The upshot: They may do better with proper tools, information and incentives.

A picture of two glass skyscrapers with a forest reflecting through the glass.

Image via Shutterstock/Melinda Nagy

A new corporate sustainability survey puts cold, hard numbers to some of my most cynical assumptions about corporate sustainability. Namely: While corporate leaders would like to be more sustainable, they don’t know how to do it, they aren’t allocating the resources needed and they’re overstating the impact of the initiatives they have in place. 

The survey, conducted by the Google Cloud team, polled almost 1,500 VP and C-Suite executives in 16 countries in the Americas, western Europe and Asia. It included executives across sectors, including financial services, heavy industry, logistics, telecommunications and manufacturing. 

Here’s what it found: 

Corporations are greenwashing — and they know it

The term greenwashing is thrown around a lot. And, this survey suggests, with good reason. 

Almost 60 percent of executives admit that "green hypocrisy exists," and 72 percent believe "most organizations in my industry would be caught greenwashing if investigated thoroughly." 

What’s more, 93 percent of organizations talk about sustainability goals externally — while only 22 percent are measuring sustainability programs against targets. 

The key reasons they’re overstating their efforts? It’s good for business. Around 85 percent of executives cite customers or clients becoming more vocal about wanting to engage with sustainable brands, so the executives want to capitalize on that. 

Corporations would like to be more sustainable

While their talk is bigger than their walk, the survey found that a key barrier to upleveling sustainability efforts is lack of knowledge and tools. Almost three-quarters of executives want to advance sustainability efforts — but they don’t know how to actually do it. 

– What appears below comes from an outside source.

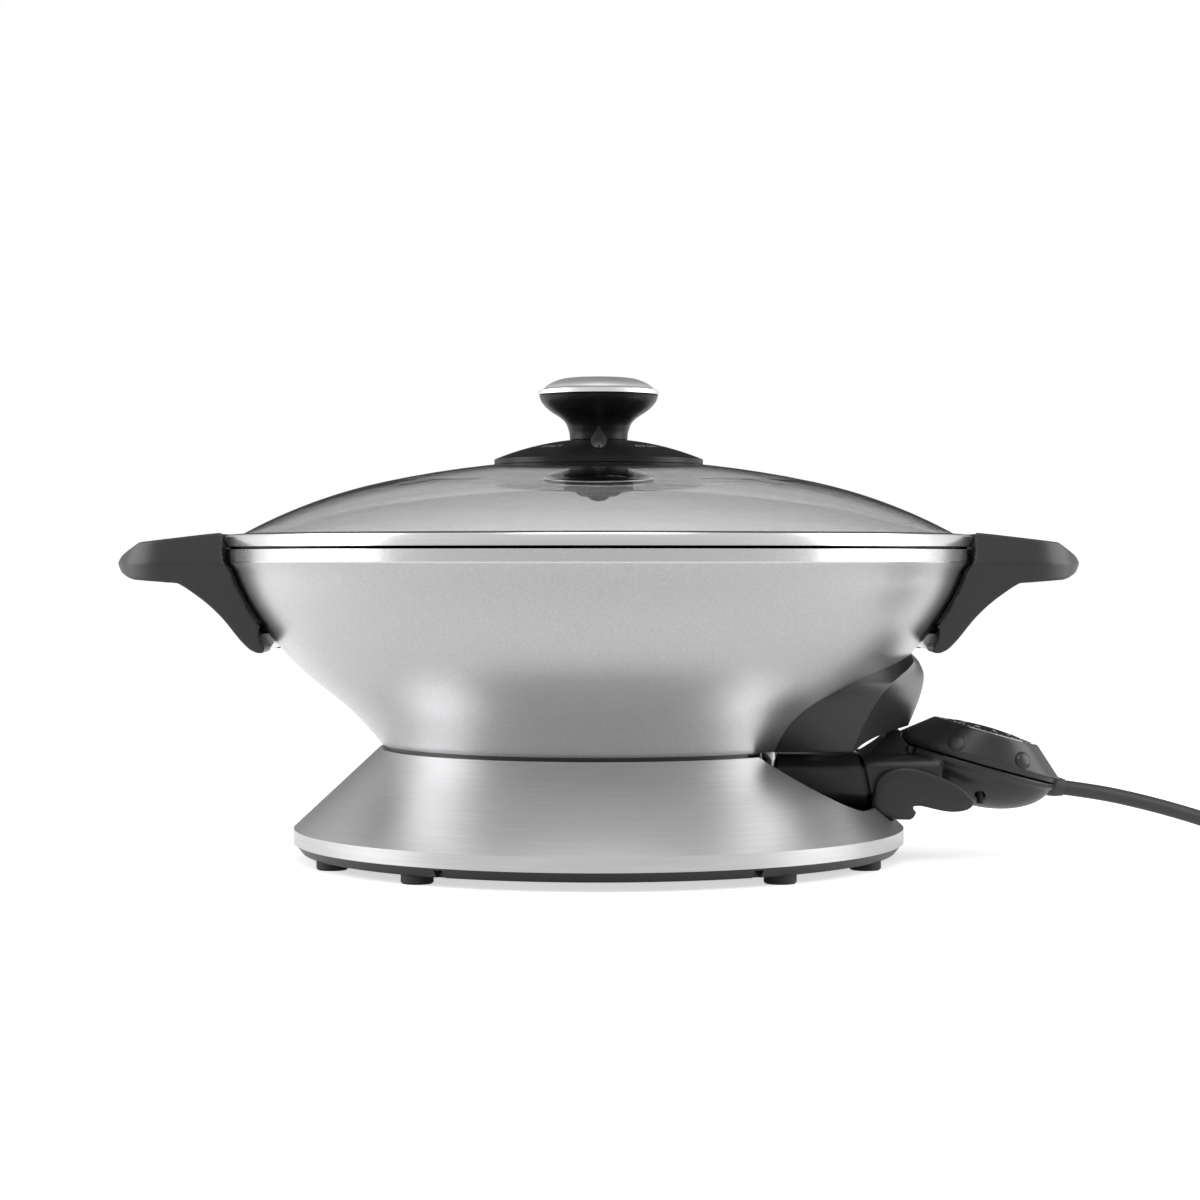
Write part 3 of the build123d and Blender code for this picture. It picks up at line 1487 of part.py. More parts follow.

Here’s the good news: According to the analysis, 96 percent of the corporations surveyed had at least one sustainability program in place (which remains unchanged from 2022). 

However the impact of many of these initiatives aren’t clear. For example, almost half "implement sustainable office policies," 45 percent "plan to reduce energy / migrate to renewable energy" and 42 percent "run a recycling program." 

While none of these are wrong, they also are unlikely to move the needle on the climate crisis. Many of these programs indicate marginal, internal ambitions, rather than the transformational shift needed. 

But also, corporations like money 

The macroeconomic picture is affecting sustainability progress, says the survey, as many executives point to pressure from external parties to cut corners on sustainability initiatives to prioritize revenue. 

The result: The number of new sustainability programs moving into implementation is down 8 percent from 2022, according to the survey.

This also manifests in leaders striving to do more with less. According to the survey, 78 percent of executives agree "an uncertain economic future forces my organization to produce better sustainability results with less funds." 

This interpretation of our economy is disheartening, if not surprising. I often hear from corporate leaders to do more (in both bull and bear markets) — as long as it doesn’t come at a price premium. Cost is often the excuse corporations use to maintain systems that are inconsistent with a safe climate future, a calculation that often ignores the advantages of being an early mover — including efficiency improvements, innovations that offer a leading edge against competitors, and maintaining a stable ecosystem on which to do business. 

My two cents: it’s incumbent upon corporations to overcome cost barriers by investing in clean technologies to aid the rapid adoption of new technologies. That means making commitments early (to signal market demand) and doggedly working to incorporate cleaner materials and processes throughout the value chain.

The upshot

While it’s easy to get frustrated with corporations intentionally overstating sustainability efforts to boost their brand reputation, it is hopeful to see how many have the desire to do better. That means holding organizations to account requires just a few easy steps. 

First, don’t give corporations a free pass. Read sustainability and climate claims with an arched eyebrow, and never assume the work is complete or done. 

Second, let’s develop the tools, networks and information needed to push everyone to do more, faster. 

After all, addressing climate change is not an exercise in semantics.